┏━━

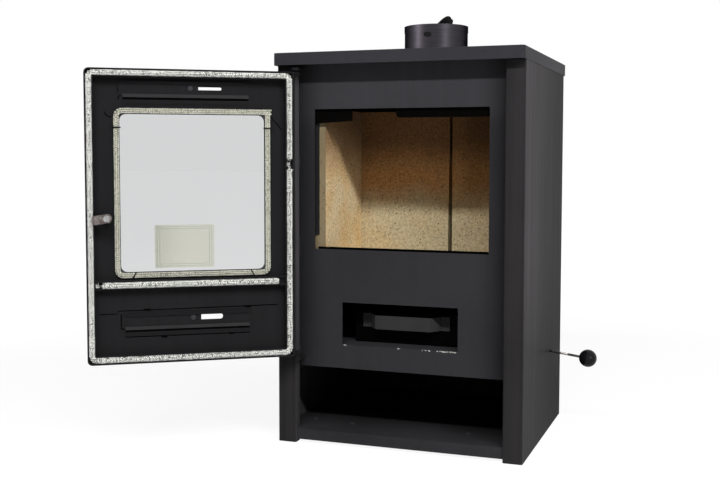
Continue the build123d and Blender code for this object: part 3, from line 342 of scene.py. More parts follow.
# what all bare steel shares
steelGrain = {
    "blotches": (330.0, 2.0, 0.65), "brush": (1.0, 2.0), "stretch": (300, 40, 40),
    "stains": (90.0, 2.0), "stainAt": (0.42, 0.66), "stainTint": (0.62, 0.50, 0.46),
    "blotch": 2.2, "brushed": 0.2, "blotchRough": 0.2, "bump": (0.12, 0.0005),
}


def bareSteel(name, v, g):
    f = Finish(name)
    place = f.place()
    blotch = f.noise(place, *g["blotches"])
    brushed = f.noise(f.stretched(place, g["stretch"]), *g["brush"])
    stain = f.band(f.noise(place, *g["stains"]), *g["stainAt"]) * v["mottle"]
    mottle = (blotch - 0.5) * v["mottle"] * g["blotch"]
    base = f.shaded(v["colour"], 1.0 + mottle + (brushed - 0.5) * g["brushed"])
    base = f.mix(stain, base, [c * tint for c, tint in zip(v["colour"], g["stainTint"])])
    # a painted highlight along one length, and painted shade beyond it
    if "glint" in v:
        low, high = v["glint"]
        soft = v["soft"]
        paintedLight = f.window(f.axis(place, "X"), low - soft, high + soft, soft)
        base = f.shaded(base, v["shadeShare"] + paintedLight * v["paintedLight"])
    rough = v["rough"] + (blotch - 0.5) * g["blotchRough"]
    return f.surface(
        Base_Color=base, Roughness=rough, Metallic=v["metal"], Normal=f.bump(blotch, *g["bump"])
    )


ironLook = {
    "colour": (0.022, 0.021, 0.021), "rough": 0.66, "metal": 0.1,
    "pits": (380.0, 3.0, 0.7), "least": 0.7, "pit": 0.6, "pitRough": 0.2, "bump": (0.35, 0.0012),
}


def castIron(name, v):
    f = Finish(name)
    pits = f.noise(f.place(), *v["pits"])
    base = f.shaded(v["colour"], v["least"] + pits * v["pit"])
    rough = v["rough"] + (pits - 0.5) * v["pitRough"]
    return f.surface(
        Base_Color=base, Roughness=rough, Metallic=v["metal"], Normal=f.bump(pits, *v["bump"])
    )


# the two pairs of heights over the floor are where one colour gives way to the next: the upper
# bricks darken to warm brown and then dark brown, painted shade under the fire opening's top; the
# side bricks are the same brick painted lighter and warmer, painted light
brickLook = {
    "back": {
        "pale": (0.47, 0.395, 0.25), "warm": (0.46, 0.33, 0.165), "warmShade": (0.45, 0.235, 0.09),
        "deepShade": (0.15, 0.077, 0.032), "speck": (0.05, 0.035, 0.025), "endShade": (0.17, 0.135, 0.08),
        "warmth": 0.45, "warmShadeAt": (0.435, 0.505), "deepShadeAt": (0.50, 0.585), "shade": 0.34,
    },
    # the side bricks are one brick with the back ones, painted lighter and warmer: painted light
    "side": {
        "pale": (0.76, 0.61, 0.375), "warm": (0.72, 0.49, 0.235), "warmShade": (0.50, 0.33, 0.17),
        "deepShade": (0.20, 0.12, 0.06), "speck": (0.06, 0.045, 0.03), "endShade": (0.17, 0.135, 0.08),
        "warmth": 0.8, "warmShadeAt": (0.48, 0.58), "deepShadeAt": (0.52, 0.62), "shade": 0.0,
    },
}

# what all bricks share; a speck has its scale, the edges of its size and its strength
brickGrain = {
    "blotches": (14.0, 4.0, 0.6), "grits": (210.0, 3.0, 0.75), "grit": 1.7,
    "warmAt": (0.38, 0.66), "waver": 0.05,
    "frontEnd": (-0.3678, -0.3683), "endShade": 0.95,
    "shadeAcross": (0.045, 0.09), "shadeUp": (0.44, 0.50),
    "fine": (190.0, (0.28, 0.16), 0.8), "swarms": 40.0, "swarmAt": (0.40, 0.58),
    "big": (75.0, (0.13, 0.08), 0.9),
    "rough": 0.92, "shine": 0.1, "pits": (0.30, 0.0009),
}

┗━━

EXERCISE BRIEF:
Output the full listing exactly as it stands.

RIGHT ANSWER:
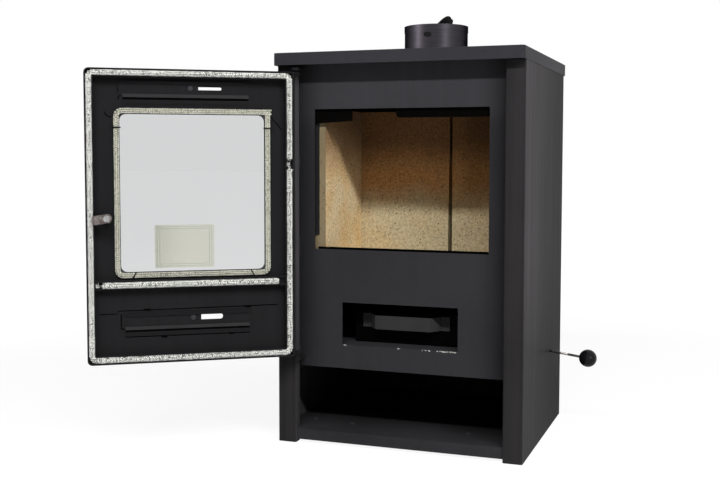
Continue the build123d and Blender code for this object: part 3, from line 342 of scene.py. More parts follow.
# what all bare steel shares
steelGrain = {
    "blotches": (330.0, 2.0, 0.65), "brush": (1.0, 2.0), "stretch": (300, 40, 40),
    "stains": (90.0, 2.0), "stainAt": (0.42, 0.66), "stainTint": (0.62, 0.50, 0.46),
    "blotch": 2.2, "brushed": 0.2, "blotchRough": 0.2, "bump": (0.12, 0.0005),
}


def bareSteel(name, v, g):
    f = Finish(name)
    place = f.place()
    blotch = f.noise(place, *g["blotches"])
    brushed = f.noise(f.stretched(place, g["stretch"]), *g["brush"])
    stain = f.band(f.noise(place, *g["stains"]), *g["stainAt"]) * v["mottle"]
    mottle = (blotch - 0.5) * v["mottle"] * g["blotch"]
    base = f.shaded(v["colour"], 1.0 + mottle + (brushed - 0.5) * g["brushed"])
    base = f.mix(stain, base, [c * tint for c, tint in zip(v["colour"], g["stainTint"])])
    # a painted highlight along one length, and painted shade beyond it
    if "glint" in v:
        low, high = v["glint"]
        soft = v["soft"]
        paintedLight = f.window(f.axis(place, "X"), low - soft, high + soft, soft)
        base = f.shaded(base, v["shadeShare"] + paintedLight * v["paintedLight"])
    rough = v["rough"] + (blotch - 0.5) * g["blotchRough"]
    return f.surface(
        Base_Color=base, Roughness=rough, Metallic=v["metal"], Normal=f.bump(blotch, *g["bump"])
    )


ironLook = {
    "colour": (0.022, 0.021, 0.021), "rough": 0.66, "metal": 0.1,
    "pits": (380.0, 3.0, 0.7), "least": 0.7, "pit": 0.6, "pitRough": 0.2, "bump": (0.35, 0.0012),
}


def castIron(name, v):
    f = Finish(name)
    pits = f.noise(f.place(), *v["pits"])
    base = f.shaded(v["colour"], v["least"] + pits * v["pit"])
    rough = v["rough"] + (pits - 0.5) * v["pitRough"]
    return f.surface(
        Base_Color=base, Roughness=rough, Metallic=v["metal"], Normal=f.bump(pits, *v["bump"])
    )


# the two pairs of heights over the floor are where one colour gives way to the next: the upper
# bricks darken to warm brown and then dark brown, painted shade under the fire opening's top; the
# side bricks are the same brick painted lighter and warmer, painted light
brickLook = {
    "back": {
        "pale": (0.47, 0.395, 0.25), "warm": (0.46, 0.33, 0.165), "warmShade": (0.45, 0.235, 0.09),
        "deepShade": (0.15, 0.077, 0.032), "speck": (0.05, 0.035, 0.025), "endShade": (0.17, 0.135, 0.08),
        "warmth": 0.45, "warmShadeAt": (0.435, 0.505), "deepShadeAt": (0.50, 0.585), "shade": 0.34,
    },
    # the side bricks are one brick with the back ones, painted lighter and warmer: painted light
    "side": {
        "pale": (0.76, 0.61, 0.375), "warm": (0.72, 0.49, 0.235), "warmShade": (0.50, 0.33, 0.17),
        "deepShade": (0.20, 0.12, 0.06), "speck": (0.06, 0.045, 0.03), "endShade": (0.17, 0.135, 0.08),
        "warmth": 0.8, "warmShadeAt": (0.48, 0.58), "deepShadeAt": (0.52, 0.62), "shade": 0.0,
    },
}

# what all bricks share; a speck has its scale, the edges of its size and its strength
brickGrain = {
    "blotches": (14.0, 4.0, 0.6), "grits": (210.0, 3.0, 0.75), "grit": 1.7,
    "warmAt": (0.38, 0.66), "waver": 0.05,
    "frontEnd": (-0.3678, -0.3683), "endShade": 0.95,
    "shadeAcross": (0.045, 0.09), "shadeUp": (0.44, 0.50),
    "fine": (190.0, (0.28, 0.16), 0.8), "swarms": 40.0, "swarmAt": (0.40, 0.58),
    "big": (75.0, (0.13, 0.08), 0.9),
    "rough": 0.92, "shine": 0.1, "pits": (0.30, 0.0009),
}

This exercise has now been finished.